__WHAT THE TASK ASKS__: Keep to the lines between the one holding "# Knob cap: domed" and the one holding "bpy.data.objects.remove(obj)", inclusive, and write them out exactly.

START PROVIDED RECORDS

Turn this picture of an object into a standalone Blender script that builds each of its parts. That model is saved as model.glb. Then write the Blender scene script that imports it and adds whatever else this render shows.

END PROVIDED RECORDS
START PROVIDED RECORDS

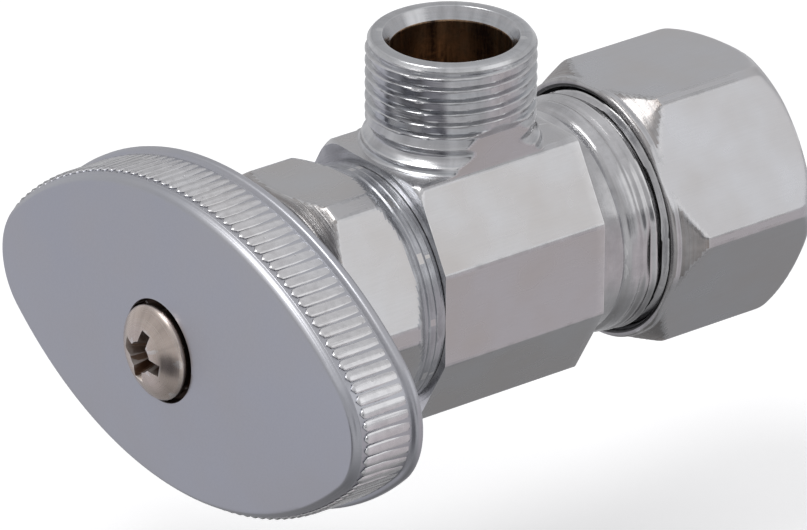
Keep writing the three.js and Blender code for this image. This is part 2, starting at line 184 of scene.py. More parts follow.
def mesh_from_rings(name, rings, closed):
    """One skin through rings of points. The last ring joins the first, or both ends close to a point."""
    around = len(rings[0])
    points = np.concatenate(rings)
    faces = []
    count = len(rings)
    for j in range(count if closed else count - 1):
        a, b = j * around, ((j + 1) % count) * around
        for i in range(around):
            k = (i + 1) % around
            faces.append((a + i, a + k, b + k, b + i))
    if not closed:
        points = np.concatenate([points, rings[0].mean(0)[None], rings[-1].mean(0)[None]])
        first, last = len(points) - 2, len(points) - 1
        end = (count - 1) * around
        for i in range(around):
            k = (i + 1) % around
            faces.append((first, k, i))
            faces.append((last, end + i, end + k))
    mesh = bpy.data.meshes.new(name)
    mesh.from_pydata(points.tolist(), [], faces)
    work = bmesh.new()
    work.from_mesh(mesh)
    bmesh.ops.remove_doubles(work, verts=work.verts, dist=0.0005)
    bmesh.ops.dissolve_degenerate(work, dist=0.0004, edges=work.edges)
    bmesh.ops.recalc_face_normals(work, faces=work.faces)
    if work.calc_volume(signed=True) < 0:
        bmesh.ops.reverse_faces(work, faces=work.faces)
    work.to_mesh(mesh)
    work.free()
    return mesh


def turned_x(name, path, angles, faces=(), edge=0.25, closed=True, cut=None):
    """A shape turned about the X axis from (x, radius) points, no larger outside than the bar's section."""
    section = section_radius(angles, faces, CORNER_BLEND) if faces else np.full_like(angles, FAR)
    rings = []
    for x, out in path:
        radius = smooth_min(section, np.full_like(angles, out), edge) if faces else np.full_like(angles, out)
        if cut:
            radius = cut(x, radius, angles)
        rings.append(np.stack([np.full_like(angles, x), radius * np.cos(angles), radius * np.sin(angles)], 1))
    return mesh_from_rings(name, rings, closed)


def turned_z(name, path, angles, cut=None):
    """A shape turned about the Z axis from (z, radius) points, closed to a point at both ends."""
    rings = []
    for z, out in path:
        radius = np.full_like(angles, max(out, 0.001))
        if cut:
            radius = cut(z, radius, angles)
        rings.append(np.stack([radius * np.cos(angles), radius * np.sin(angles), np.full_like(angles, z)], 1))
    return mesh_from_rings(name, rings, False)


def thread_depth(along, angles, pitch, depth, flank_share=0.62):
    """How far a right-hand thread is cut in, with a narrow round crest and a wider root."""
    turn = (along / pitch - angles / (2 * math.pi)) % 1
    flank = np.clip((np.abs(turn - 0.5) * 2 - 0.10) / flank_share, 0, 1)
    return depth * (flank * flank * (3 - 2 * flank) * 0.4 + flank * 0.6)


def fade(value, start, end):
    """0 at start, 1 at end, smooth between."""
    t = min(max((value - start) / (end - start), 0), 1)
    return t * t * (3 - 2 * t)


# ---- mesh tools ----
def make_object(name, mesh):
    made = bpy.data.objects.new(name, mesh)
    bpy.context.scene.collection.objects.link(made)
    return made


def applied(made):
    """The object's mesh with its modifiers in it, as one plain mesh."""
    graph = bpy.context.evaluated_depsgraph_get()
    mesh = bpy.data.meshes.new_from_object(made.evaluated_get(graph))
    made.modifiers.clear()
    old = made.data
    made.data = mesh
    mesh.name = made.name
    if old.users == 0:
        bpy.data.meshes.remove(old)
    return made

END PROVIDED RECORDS
START PROVIDED RECORDS

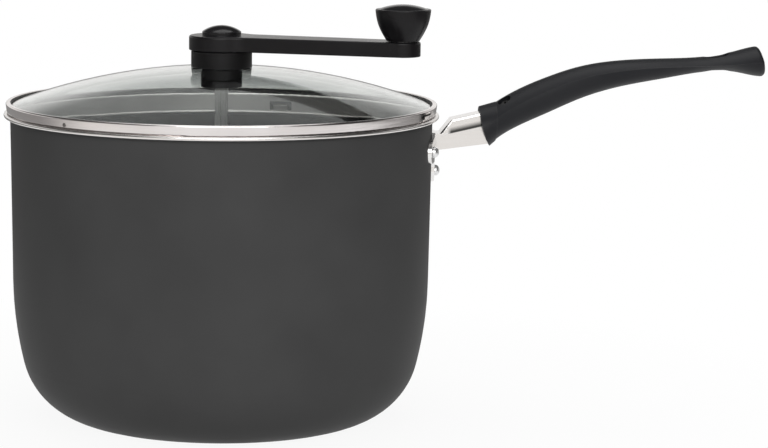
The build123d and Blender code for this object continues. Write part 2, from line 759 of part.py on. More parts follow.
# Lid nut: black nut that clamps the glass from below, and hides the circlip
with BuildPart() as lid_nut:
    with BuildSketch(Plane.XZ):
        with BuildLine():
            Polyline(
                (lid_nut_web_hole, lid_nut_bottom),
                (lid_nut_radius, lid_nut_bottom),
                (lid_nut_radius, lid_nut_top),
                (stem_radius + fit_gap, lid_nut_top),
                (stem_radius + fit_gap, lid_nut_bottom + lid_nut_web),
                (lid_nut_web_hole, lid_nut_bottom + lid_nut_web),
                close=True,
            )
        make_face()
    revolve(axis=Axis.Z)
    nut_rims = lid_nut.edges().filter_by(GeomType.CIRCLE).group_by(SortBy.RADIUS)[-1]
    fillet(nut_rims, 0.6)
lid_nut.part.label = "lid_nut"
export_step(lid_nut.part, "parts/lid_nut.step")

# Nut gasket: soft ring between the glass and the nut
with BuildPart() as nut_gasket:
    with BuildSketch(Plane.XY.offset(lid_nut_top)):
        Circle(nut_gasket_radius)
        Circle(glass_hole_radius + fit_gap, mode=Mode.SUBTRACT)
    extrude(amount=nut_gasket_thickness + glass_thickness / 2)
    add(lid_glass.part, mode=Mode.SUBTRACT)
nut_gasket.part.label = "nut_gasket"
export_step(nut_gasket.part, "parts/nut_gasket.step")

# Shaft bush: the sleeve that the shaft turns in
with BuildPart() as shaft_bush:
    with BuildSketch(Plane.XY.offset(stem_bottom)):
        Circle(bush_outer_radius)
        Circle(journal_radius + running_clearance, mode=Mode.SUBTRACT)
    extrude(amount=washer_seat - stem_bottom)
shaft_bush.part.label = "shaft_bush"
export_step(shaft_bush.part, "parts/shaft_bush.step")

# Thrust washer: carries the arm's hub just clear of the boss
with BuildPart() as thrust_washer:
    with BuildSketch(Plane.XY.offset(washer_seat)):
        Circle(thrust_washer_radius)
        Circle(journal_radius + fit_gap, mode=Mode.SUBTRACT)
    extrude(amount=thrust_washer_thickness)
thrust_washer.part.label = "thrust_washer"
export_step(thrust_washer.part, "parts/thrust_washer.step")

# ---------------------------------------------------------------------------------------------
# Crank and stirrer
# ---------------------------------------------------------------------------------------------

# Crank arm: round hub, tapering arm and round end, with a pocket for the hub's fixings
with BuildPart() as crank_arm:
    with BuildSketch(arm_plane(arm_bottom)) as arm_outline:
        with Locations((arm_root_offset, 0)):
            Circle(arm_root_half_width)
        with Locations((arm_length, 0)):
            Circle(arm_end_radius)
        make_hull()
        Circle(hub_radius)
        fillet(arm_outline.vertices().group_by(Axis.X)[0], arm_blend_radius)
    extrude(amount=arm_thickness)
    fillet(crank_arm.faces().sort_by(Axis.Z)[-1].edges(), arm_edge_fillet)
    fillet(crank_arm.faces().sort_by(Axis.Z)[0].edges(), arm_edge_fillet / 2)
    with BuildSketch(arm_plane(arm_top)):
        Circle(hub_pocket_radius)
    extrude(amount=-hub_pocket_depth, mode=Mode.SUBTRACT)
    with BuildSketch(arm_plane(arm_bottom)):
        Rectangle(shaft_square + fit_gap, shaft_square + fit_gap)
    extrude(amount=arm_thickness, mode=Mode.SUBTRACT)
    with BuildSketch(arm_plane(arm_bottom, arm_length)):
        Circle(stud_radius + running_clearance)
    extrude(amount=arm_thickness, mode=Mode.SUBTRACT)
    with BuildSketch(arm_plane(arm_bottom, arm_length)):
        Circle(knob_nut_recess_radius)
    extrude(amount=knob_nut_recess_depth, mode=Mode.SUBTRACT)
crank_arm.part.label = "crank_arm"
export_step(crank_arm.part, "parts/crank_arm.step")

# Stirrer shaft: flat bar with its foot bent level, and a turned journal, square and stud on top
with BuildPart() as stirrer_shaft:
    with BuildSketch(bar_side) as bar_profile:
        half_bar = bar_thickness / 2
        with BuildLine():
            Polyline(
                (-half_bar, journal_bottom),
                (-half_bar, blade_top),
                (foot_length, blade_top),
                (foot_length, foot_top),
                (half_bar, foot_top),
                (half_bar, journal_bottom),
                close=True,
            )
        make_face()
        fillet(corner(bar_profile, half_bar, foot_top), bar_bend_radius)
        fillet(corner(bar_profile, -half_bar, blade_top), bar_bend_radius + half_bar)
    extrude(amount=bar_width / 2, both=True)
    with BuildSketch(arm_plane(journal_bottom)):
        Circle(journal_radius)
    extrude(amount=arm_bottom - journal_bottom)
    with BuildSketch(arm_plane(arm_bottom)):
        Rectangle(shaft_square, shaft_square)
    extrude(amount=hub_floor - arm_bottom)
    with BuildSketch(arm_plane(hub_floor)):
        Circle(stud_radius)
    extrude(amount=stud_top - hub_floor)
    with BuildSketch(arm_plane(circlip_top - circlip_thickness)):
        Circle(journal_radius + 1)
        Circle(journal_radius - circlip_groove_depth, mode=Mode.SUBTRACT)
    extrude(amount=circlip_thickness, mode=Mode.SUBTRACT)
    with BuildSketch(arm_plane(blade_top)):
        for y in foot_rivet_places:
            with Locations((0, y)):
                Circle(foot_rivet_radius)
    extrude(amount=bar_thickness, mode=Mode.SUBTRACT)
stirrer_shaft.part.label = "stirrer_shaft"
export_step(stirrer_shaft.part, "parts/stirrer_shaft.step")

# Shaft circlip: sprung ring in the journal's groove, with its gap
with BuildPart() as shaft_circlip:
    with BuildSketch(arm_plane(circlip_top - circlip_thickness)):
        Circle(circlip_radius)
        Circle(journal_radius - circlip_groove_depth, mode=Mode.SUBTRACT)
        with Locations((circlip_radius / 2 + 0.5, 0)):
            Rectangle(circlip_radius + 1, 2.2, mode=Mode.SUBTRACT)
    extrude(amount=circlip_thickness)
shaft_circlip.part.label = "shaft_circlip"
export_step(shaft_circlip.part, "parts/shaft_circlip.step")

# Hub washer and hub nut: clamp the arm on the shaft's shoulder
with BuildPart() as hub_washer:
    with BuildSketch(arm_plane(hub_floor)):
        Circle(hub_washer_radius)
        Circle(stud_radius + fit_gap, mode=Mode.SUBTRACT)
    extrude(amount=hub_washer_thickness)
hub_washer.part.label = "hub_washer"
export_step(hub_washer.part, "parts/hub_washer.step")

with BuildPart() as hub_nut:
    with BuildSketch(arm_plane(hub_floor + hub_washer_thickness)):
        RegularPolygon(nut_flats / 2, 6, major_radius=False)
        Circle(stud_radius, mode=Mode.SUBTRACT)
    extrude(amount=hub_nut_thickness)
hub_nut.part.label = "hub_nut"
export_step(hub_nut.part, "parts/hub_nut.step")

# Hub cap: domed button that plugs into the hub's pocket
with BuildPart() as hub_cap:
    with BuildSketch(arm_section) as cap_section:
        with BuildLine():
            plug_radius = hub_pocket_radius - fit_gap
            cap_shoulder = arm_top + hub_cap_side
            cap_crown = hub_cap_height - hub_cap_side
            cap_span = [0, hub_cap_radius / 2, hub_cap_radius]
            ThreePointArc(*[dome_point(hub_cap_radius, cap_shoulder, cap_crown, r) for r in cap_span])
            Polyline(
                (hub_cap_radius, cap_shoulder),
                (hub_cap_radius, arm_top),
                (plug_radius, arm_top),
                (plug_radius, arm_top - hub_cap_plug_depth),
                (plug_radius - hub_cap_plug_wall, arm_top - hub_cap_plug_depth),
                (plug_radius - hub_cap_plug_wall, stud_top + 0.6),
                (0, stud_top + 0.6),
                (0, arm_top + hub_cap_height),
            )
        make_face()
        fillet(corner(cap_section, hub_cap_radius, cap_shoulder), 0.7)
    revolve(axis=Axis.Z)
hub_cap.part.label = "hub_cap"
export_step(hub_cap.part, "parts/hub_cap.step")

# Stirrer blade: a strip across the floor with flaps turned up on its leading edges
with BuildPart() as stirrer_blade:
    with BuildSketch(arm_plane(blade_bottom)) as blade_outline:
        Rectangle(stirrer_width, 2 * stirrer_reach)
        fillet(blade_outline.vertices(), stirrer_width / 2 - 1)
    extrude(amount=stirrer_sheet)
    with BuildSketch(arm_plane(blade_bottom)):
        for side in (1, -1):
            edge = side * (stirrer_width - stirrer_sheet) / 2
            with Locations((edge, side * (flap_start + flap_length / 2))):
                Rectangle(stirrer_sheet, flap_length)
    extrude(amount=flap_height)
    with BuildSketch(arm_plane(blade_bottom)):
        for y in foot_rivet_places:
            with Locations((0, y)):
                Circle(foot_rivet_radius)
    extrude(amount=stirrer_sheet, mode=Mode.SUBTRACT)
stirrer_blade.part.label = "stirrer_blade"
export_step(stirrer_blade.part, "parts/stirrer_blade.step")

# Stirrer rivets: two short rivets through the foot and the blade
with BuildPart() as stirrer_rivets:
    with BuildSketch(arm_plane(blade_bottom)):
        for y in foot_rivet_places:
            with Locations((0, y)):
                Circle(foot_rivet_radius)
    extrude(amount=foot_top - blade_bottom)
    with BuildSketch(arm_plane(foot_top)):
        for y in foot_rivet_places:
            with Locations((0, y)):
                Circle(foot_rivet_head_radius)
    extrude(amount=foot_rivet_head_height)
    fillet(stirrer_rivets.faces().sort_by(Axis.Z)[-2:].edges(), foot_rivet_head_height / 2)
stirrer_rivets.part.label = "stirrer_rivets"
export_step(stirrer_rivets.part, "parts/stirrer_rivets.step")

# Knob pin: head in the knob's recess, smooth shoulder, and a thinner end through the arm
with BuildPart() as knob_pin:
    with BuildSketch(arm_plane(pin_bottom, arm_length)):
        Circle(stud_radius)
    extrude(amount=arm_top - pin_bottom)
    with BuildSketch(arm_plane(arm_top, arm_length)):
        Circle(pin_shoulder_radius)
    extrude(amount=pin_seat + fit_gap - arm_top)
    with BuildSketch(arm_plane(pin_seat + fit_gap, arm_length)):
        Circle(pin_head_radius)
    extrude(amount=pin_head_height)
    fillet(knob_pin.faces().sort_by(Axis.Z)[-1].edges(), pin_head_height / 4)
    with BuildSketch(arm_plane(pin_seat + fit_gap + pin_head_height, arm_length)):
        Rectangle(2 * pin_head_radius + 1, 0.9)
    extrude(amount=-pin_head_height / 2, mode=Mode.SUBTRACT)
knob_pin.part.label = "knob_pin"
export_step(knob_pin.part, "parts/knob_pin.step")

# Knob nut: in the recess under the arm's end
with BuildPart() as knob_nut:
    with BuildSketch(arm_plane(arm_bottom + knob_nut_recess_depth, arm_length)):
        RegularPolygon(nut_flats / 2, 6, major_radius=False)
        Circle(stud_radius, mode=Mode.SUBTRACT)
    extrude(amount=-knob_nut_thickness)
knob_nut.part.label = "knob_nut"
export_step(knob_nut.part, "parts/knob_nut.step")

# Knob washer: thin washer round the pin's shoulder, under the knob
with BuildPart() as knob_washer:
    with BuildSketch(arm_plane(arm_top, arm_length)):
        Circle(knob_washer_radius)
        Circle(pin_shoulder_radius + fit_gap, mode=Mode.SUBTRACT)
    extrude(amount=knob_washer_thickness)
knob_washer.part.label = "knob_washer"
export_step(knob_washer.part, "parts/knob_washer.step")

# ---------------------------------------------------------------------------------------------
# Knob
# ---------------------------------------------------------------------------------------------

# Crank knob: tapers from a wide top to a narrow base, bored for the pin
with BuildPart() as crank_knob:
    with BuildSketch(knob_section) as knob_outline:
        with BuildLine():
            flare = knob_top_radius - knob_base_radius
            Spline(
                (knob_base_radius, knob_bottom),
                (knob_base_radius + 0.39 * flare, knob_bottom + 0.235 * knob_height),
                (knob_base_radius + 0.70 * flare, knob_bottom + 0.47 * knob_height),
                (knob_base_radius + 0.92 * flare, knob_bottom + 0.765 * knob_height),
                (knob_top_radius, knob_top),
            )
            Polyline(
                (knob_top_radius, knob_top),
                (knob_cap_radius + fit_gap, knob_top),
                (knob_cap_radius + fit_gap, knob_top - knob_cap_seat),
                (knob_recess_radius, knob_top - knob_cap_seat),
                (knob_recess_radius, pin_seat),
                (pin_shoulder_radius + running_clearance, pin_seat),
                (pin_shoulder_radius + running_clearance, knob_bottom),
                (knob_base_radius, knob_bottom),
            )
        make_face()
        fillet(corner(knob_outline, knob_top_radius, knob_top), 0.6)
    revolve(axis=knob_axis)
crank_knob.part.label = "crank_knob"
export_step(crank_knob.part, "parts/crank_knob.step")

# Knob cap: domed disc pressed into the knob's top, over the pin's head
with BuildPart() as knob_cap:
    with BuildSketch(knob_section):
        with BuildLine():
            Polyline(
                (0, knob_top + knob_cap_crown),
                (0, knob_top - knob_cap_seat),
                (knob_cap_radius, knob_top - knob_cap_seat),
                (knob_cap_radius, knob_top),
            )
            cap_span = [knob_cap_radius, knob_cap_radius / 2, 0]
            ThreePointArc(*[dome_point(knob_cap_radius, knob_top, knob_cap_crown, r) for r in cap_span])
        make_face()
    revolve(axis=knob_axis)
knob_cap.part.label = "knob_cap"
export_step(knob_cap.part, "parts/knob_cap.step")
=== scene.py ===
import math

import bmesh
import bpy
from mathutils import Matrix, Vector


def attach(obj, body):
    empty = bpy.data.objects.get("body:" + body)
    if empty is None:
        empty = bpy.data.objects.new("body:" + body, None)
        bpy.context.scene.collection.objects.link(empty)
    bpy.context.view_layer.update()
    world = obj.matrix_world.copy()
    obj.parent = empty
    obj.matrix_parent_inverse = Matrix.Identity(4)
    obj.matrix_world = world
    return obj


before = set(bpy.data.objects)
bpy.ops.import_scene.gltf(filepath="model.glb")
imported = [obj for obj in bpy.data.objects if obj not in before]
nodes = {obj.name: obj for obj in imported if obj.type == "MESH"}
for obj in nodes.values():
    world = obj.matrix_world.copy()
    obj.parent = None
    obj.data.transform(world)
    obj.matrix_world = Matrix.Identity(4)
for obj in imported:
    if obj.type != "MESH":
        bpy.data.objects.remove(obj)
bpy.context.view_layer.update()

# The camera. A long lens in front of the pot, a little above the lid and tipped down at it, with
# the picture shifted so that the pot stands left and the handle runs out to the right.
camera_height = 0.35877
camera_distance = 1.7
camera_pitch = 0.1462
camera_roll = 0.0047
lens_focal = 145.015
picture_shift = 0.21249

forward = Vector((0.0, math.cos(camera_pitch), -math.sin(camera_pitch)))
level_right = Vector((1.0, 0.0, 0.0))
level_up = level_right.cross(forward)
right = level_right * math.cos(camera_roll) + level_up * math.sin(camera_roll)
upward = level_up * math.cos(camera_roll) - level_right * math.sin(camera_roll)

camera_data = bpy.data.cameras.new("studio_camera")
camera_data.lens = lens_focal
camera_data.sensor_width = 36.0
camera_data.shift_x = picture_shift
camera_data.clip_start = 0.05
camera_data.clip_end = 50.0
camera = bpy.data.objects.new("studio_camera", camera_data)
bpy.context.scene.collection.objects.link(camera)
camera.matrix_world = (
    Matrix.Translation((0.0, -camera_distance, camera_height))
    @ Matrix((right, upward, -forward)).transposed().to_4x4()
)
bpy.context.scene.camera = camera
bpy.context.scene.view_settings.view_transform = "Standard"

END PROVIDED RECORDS

__SOLUTION TO THIS EXERCISE__:
# Knob cap: domed disc pressed into the knob's top, over the pin's head
with BuildPart() as knob_cap:
    with BuildSketch(knob_section):
        with BuildLine():
            Polyline(
                (0, knob_top + knob_cap_crown),
                (0, knob_top - knob_cap_seat),
                (knob_cap_radius, knob_top - knob_cap_seat),
                (knob_cap_radius, knob_top),
            )
            cap_span = [knob_cap_radius, knob_cap_radius / 2, 0]
            ThreePointArc(*[dome_point(knob_cap_radius, knob_top, knob_cap_crown, r) for r in cap_span])
        make_face()
    revolve(axis=knob_axis)
knob_cap.part.label = "knob_cap"
export_step(knob_cap.part, "parts/knob_cap.step")
=== scene.py ===
import math

import bmesh
import bpy
from mathutils import Matrix, Vector


def attach(obj, body):
    empty = bpy.data.objects.get("body:" + body)
    if empty is None:
        empty = bpy.data.objects.new("body:" + body, None)
        bpy.context.scene.collection.objects.link(empty)
    bpy.context.view_layer.update()
    world = obj.matrix_world.copy()
    obj.parent = empty
    obj.matrix_parent_inverse = Matrix.Identity(4)
    obj.matrix_world = world
    return obj


before = set(bpy.data.objects)
bpy.ops.import_scene.gltf(filepath="model.glb")
imported = [obj for obj in bpy.data.objects if obj not in before]
nodes = {obj.name: obj for obj in imported if obj.type == "MESH"}
for obj in nodes.values():
    world = obj.matrix_world.copy()
    obj.parent = None
    obj.data.transform(world)
    obj.matrix_world = Matrix.Identity(4)
for obj in imported:
    if obj.type != "MESH":
        bpy.data.objects.remove(obj)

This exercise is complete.